James Arana: I think you hit the nail on the head. I think the opportunity for young people to experience being witnessed is what we provide because, in their daily lives, you know, they are part of just the background.
Even when they were in school or at home, they’re not at the focal point. And when they come to us, the space is there for them to be seen, heard, and invited in a way that gets them to say like, “Oh, they’re really interested me and what I — who I am and what I have to say.”
Zydalis Bauer: And yeah, and I think part of that environment that you all create is incorporated in another one of your values, which is that you all learn from each other.
So in that, what have been some of the things that you all have learned from the members and from these young people, part of the Performance Project?
James Arana: Young people and everyone will grow when we are consistent. When we hold them accountable, hold them in high regard, when we have high expectations, that magic happens.
So we learn that the more that we invest, the more that we bring in and expose everyone to ideas, thoughts, and feelings that everyone benefits from it.
Zydalis Bauer: And I know that part of the mission of your work– and Julie, you mentioned it also — is kind of sparking that dialog between performers and the audience and having that common connection for people to experience.
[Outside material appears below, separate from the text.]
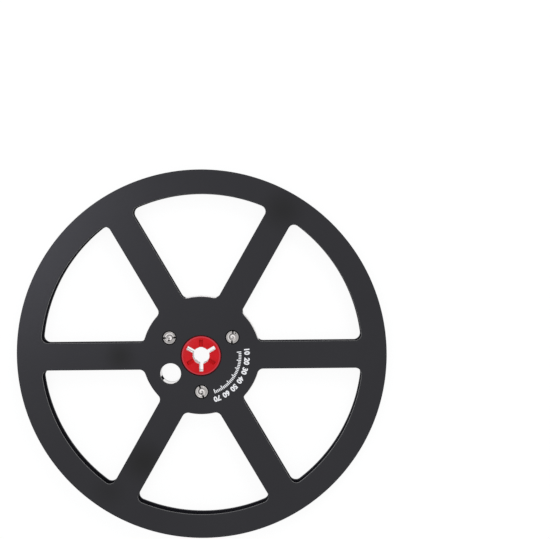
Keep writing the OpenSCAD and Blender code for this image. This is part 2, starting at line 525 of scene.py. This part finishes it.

What is it about the creative arts do you think that provides this avenue for relationship and community building? And what conversations do you hope people begin having after they witness one of the performances?
Julie Lichtenberg: We hope that the audience experiences young people as teachers, when they’re in the audience. And so, the power dynamic is flipped in that moment and the audiences have the opportunity to see the power and potential of youth.
James Arana: When we create a space through consistency, through nurturing, where caring words and phrases and…and just, you know, making the space for connection to happen, then our whole society benefits.